Špela Setničar
Špela Setničar (born 1996) is a Slovenian poet, scriptwriter, radio host, and performer, working as a self-employed cultural worker across literature, film, radio, and contemporary performance. She is currently completing parallel MA degrees in Comparative Literature and Screenwriting. Her poetry has been published in numerous Slovenian literary journals and anthologies; it was translated to Serbian and Croatian in literary magazine Fantom Slobode and anthology Rukopisi 47.
In 2024, Setničar published her poetry debut Everything I Need to Tell You, a collection that explores the embodied, sensory experience of girlhood and womanhood through an intimate engagement with death. The book traces a developmental arc from early childhood encounters with the death of domestic animals, through adolescence marked by symbolic deaths connected to formative and often fatal love, to the mid- and late twenties, where both the lyrical subject and the author confront a life-threatening illness - cancer. The poems move between tenderness and severity, naïveté and erotic humour, gradually articulating a struggle with mortality and the question of how writing can preserve what is otherwise transient.
The collection was met with strong critical reception and was recently nominated for Best Literary Debut at the Slovenian Book Fair. Critics have emphasised Setničar’s precise, imagistic language and her ability to articulate vulnerability without sentimentality, transforming personal experience into a shared emotional and physical space.

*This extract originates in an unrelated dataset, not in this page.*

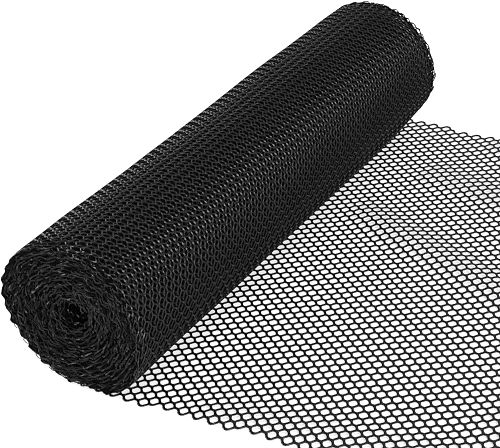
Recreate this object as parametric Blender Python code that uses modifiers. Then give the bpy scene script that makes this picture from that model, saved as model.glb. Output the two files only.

An important part of Setničar’s artistic practice is performance, where poetry extends beyond the page into sound and improvisation. Her live work combines interpretative speech with improvised music, treating the voice as both a semantic and sonic material. In collaboration with guitarist and instrumentalist Luka Flegar, she explores intuitive approaches to connecting sound and language, emotion and rhythm. The piece presented here is a recording of a musical improvisation and live reading which, through the gradual layering of effects and guitar melodies, transforms into an autonomous sound work.
In this current project – titled Motherwort, Setničar focuses on the sonic and narrative articulation of her maternal family lineage. Through spoken word, she constructs a matrilineal narrative that reflects on memory, inheritance, care, and the transmission of female experience across generations. The project will be further developed through video and visual elements, merging spoken text and sound into a cohesive interdisciplinary performance.
A central thematic axis of the work is maternal care understood as a desire for endless, intimate closeness that binds mother and child. This question resonates with the writings of numerous feminist authors who have addressed one of the fundamental dilemmas of female subjectivity: whether to have children or not. In the poetry of the sound recording, Setničar exposes this intimate inquiry by asking whether parenthood is ultimately a form of egoism -whether it means possessing a bird- or whether it is more ethical to merely observe it, preserving one’s own freedom (slightly referring to the poem: I am the queen of birds). These reflections are woven into the sonic texture of the piece, where voice, sound, and silence open a space for ambiguity rather than resolution.